24 % effectivement se sentent en insécurité par rapport à l’adulte à l’école (18,9 % pour les 15 ans et plus). Dans le cadre des ateliers que nous avons pu mener pour réaliser cette enquête, j’ai fait le constat direct auprès de groupes de collégiens que cette peur était très saillante. Le rapport entre enfants et adultes en milieu scolaire semble difficile notamment dans le non-respect ressenti par les jeunes, la non-reconnaissance de l’effort, voire même, aux dires des jeunes, le mépris. C’est ressorti à plusieurs reprises dans les entretiens avec les jeunes. La peur de l’adulte se situe dans cette sphère du jugement trop hâtif : « on se bat pour y arriver, on gagne un demi-point et le prof nous balance notre feuille à la figure en nous reprochant de ne pas avoir assez travaillé ». Et cela ne concerne pas seulement les notes. Certains jeunes ont le sentiment de ne pas être écoutés, reconnus dans l’établissement, d’être considérés comme des « moins que rien ». Lorsqu’il y a cumul, en raison de difficulté sociale, ce manque de reconnaissance est d’autant plus vivement ressenti et devient source de stigmatisation avec les conséquences néfastes que cela peut avoir.

Le manque de reconnaissance concerne aussi les relations familiales puisque près de 17 % de jeunes disent ne pas se sentir suffisamment valorisés par leurs pères.
Oui certains jeunes cumulent malheureusement les manques de reconnaissance dans toutes les sphères quotidiennes au sein desquelles ils évoluent. Quand on examine les facteurs aggravants les conduites addictives et les idées ou tentatives de suicide, on se rend compte que c’est bien le cumul de ces manques qui pousse l’enfant dans des situations extrêmes.

Nous pouvons donc être inquiets des difficultés intra-familiales que vivent certains et du manque de valorisation ressenti du côté du père. 23 % des 15 ans et plus se disent non valorisés par leur père : ce qui est énorme.
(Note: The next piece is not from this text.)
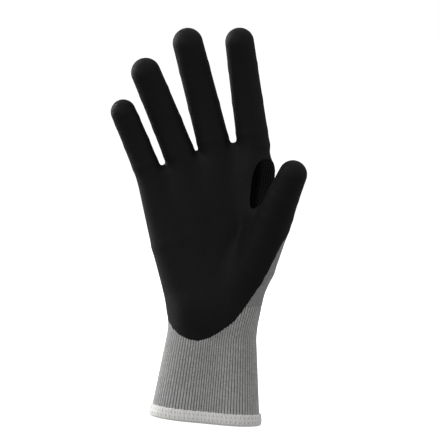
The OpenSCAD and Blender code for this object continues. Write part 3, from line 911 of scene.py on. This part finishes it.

Dans les familles mono-parentales ou en situation de privation, ces pourcentages explosent encore plus : 29,7 % et 31,8 %.

On est loin, ici, du mythe de l’enfant roi ?
Bien sûr. Et derrière ce ressenti on trouve le manque de reconnaissance et de protection auxquels l’enfant a droit pour grandir en « comptant pour » et « comptant sur » tel que l’exprime Serge Paugam. Il y a un vrai manque pour ces enfants des deux côtés : manque de protection parce qu’ils estiment ne pas pouvoir compter sur leur père ou leur mère – voire les deux – et manque de valorisation. Ceci peut entraîner des relations tendues mais surtout des souffrances. Si pour une majorité d’enfants tout va bien, un nombre non négligeable ne vit pas cette situation de bienêtre et cumule toutes les inégalités, engendrant un sentiment de dévalorisation d’eux-mêmes dont les conséquences peuvent être dramatiques.
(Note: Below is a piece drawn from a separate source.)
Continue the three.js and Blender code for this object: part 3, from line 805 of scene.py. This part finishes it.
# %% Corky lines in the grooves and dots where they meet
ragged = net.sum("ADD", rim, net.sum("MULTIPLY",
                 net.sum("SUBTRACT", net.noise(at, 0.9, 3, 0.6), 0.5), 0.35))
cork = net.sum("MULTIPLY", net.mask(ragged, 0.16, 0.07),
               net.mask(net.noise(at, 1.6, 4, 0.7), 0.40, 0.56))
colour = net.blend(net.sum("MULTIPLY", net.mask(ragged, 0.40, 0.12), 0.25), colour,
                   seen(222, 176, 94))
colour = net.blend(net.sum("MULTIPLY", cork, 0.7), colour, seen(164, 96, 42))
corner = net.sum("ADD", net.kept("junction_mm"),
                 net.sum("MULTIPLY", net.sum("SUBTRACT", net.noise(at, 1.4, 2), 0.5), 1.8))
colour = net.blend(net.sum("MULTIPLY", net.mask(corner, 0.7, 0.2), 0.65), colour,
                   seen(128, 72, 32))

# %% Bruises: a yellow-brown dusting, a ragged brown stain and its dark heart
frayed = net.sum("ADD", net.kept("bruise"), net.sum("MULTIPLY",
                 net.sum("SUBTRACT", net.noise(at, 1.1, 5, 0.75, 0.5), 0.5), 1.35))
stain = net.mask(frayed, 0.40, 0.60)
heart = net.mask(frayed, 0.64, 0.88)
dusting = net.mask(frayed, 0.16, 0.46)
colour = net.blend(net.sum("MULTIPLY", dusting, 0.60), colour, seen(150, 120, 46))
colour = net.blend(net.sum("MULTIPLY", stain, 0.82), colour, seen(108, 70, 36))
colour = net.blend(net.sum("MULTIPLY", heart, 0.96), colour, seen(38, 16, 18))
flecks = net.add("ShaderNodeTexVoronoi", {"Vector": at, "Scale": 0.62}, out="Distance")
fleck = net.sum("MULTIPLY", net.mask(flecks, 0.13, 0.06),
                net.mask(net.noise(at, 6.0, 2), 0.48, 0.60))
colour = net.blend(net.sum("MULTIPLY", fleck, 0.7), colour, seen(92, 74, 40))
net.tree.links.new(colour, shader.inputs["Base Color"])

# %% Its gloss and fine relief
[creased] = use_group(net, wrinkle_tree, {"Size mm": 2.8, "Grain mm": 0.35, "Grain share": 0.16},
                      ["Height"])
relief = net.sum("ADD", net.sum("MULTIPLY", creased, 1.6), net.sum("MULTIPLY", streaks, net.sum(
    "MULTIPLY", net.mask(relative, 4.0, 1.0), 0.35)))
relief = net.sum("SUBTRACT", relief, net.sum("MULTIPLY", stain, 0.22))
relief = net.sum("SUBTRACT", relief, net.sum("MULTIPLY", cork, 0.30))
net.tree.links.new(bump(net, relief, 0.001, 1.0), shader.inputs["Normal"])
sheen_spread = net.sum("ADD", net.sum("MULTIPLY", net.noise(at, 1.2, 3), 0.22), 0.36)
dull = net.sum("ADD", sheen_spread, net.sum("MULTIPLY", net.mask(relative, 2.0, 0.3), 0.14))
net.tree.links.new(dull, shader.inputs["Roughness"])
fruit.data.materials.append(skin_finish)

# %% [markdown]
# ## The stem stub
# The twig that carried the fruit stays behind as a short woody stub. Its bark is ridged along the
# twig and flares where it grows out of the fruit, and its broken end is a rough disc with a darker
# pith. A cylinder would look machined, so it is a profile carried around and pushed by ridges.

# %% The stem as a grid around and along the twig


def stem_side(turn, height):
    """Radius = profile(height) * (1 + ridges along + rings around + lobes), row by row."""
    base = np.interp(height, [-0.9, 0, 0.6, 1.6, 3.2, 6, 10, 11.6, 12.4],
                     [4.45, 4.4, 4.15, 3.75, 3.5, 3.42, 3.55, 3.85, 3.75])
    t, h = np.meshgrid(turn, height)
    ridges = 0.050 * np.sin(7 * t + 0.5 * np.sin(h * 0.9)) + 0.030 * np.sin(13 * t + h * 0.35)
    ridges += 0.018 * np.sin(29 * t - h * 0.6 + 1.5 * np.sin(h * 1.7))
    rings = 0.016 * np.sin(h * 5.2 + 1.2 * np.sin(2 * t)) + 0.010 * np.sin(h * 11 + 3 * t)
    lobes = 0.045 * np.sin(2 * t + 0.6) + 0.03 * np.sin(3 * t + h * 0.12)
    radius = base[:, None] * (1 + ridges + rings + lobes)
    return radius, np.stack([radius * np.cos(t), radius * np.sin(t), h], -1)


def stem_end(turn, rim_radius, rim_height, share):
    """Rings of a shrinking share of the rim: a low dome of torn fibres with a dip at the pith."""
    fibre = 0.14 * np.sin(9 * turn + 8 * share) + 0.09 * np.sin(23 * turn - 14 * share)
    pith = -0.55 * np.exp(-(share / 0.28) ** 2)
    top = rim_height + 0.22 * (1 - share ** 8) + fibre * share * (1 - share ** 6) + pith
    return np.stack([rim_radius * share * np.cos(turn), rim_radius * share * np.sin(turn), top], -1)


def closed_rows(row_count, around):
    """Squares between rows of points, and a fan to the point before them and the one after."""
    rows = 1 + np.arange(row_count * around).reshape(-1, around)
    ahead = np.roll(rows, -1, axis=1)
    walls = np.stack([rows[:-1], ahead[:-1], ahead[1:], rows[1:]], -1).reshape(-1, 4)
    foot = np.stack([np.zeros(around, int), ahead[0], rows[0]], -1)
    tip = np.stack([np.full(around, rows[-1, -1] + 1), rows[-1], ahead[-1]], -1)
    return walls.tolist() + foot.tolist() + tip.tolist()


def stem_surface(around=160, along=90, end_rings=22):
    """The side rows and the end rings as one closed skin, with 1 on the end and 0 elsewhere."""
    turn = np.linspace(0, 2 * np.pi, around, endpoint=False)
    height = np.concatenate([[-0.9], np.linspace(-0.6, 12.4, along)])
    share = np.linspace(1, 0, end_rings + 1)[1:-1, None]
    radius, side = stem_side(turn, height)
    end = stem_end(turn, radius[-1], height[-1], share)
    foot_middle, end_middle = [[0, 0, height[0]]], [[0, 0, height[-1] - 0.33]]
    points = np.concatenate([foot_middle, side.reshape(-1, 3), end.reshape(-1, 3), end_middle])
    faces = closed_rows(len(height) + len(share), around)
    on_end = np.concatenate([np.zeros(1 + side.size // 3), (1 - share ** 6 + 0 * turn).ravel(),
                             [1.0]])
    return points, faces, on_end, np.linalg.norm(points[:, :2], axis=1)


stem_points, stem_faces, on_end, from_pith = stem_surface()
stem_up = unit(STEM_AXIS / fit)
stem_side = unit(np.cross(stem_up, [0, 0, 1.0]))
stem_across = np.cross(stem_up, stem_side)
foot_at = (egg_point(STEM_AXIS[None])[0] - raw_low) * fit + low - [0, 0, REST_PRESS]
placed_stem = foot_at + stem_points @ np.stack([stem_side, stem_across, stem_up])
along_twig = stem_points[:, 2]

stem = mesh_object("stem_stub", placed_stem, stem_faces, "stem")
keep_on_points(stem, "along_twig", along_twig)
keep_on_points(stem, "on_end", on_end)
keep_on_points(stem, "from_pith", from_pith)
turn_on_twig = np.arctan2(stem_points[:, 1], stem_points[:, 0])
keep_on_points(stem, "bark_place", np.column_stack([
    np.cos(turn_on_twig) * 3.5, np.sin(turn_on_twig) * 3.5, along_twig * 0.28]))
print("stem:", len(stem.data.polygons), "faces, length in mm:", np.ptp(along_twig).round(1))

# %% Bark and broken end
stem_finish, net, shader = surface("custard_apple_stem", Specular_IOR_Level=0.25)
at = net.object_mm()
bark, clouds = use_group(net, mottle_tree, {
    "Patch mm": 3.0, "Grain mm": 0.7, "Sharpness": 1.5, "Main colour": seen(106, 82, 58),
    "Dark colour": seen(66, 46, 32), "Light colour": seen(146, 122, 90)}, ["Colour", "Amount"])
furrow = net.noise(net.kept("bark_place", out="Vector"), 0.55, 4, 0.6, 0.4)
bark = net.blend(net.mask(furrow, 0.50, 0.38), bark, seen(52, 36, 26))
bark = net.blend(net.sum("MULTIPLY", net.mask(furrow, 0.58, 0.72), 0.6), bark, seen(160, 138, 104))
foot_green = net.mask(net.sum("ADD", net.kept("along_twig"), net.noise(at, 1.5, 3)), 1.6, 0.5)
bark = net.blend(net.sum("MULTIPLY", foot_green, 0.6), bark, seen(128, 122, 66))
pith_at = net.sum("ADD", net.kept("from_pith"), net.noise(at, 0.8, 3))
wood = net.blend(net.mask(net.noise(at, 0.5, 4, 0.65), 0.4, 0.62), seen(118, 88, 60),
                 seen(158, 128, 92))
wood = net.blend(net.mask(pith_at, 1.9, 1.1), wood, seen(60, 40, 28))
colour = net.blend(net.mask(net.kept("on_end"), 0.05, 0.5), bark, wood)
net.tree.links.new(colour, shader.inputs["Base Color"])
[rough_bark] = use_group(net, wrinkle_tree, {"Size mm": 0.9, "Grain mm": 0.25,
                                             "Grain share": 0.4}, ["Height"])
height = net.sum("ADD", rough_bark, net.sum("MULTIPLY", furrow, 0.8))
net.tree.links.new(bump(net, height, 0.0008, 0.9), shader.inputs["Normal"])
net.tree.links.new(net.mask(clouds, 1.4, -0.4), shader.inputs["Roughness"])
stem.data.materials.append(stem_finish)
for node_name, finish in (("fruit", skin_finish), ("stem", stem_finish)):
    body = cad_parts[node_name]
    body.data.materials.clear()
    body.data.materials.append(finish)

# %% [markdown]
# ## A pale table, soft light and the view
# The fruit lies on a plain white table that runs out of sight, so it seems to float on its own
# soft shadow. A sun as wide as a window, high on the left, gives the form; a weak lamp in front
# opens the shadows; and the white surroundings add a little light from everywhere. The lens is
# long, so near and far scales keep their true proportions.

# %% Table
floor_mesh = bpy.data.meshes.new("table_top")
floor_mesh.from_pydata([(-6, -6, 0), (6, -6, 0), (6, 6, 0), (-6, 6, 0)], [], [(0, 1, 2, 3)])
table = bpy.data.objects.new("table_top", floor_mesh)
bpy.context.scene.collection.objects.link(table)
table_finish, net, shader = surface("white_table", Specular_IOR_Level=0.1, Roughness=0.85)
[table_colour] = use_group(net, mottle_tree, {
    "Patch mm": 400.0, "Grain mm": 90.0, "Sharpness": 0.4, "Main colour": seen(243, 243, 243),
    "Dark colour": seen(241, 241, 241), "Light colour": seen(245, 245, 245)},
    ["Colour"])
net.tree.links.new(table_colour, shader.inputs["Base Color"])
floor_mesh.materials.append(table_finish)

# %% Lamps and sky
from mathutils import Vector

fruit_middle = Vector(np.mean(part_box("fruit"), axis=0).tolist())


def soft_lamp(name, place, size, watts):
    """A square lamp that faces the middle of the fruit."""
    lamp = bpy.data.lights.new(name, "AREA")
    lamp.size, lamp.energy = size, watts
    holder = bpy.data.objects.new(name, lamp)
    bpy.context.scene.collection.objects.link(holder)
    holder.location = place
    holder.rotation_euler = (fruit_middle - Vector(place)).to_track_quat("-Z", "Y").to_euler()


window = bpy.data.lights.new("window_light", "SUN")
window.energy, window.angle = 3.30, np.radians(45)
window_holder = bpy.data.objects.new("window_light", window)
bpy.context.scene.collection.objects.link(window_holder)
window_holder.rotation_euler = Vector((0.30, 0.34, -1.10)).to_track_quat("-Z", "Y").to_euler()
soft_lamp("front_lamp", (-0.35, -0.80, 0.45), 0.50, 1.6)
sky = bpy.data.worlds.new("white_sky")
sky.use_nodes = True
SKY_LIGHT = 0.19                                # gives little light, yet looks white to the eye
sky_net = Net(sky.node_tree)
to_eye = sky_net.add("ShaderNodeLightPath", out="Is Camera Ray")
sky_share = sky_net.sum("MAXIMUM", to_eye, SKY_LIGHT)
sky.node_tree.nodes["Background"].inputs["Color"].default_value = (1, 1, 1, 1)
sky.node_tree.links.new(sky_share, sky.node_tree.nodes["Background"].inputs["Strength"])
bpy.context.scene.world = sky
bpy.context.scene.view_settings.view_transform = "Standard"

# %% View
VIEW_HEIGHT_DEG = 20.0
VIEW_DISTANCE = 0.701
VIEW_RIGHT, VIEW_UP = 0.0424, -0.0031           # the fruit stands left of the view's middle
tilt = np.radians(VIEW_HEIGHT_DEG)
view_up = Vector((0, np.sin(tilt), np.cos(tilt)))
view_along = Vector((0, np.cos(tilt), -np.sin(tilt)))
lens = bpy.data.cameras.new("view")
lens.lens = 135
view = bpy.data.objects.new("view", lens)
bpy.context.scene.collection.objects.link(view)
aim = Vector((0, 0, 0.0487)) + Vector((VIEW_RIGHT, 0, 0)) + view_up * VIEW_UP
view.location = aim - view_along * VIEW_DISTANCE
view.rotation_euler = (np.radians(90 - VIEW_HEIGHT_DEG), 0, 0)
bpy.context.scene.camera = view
Et l’école dans tout ça : quels messages lui adresser ? Avec les spécialistes qui vous ont accompagnés – Serge Paugam et Catherine Dolto – avez-vous entrevu des directions qui conduiraient à des améliorations ?
Catherine Dolto est rassurante : elle insiste sur le fait que l’enfant évolue dans un ensemble de liens qu’il constitue autour de lui : sa famille, l’école, le quartier… Ce qui est rassurant c’est que, pour elle, chaque lien compte et ils vont pouvoir se compenser les uns les autres. Un enfant qui est dans une situation extrêmement difficile à la maison va pouvoir compter sur le lien avec ses amis, dans son quartier, avec sa collectivité ou à l’école pour pouvoir se construire et avancer tout de même. De la même façon, s’il ne se sent pas bien dans son école il pourra compenser à la maison. Ce qui permet d’entrevoir qu’on a des leviers possibles d’action. Si l’école doit être un levier possible d’action ce sera par davantage de dialogue et par une attitude de « la main tendue ». Considérer l’enfant non pas comme une élève qui a eu 15 mais comme une jeune qui s’appelle Marina, qui a un sac à dos sur le dos mais aussi tous ses problèmes à la maison ou dans son quartier. Ne pas lui dire « tes problèmes tu les laisses à la maison, ce qui nous intéresse ici c’est ton résultat ». C’est un des messages que nous allons passer un peu partout : auprès d’un animateur de maison de quartier comme auprès d’un enseignant. Avoir la vigilance de considérer que l’enfant évolue avec des liens divers : comment chaque éducateur qui intervient au milieu de ces différents liens peut s’interroger sur ce qu’il peut faire pour mieux l’accompagner. Cette écoute, cette vigilance nous semblent essentielles aujourd’hui. Parfois, il suffit d’un petit mot de reconnaissance du travail bien accompli, ça ne coûte rien et ça change tout. Et c’est positif et structurant pour l’adolescent qui traverse une période de bouleversement hormonal, physique, identitaire.

Pouvoir compter sur, faire l’expérience qu’il compte pour, voilà qui est essentiel pour la construction de chacun. On se rend compte de l’importance de la qualité du lien qui doit s’établir entre le jeune et l’adulte. Un lien multi-facettes qui ne passe pas que par la valorisation du travail mais aussi par la valorisation de l’humain. Cela ressort énormément de ce que nous ont confié ces adolescents tout au long de cette étude. Si on a cette vigilance, on peut plus facilement détecter des situations d’alerte et se donner les moyens de réagir.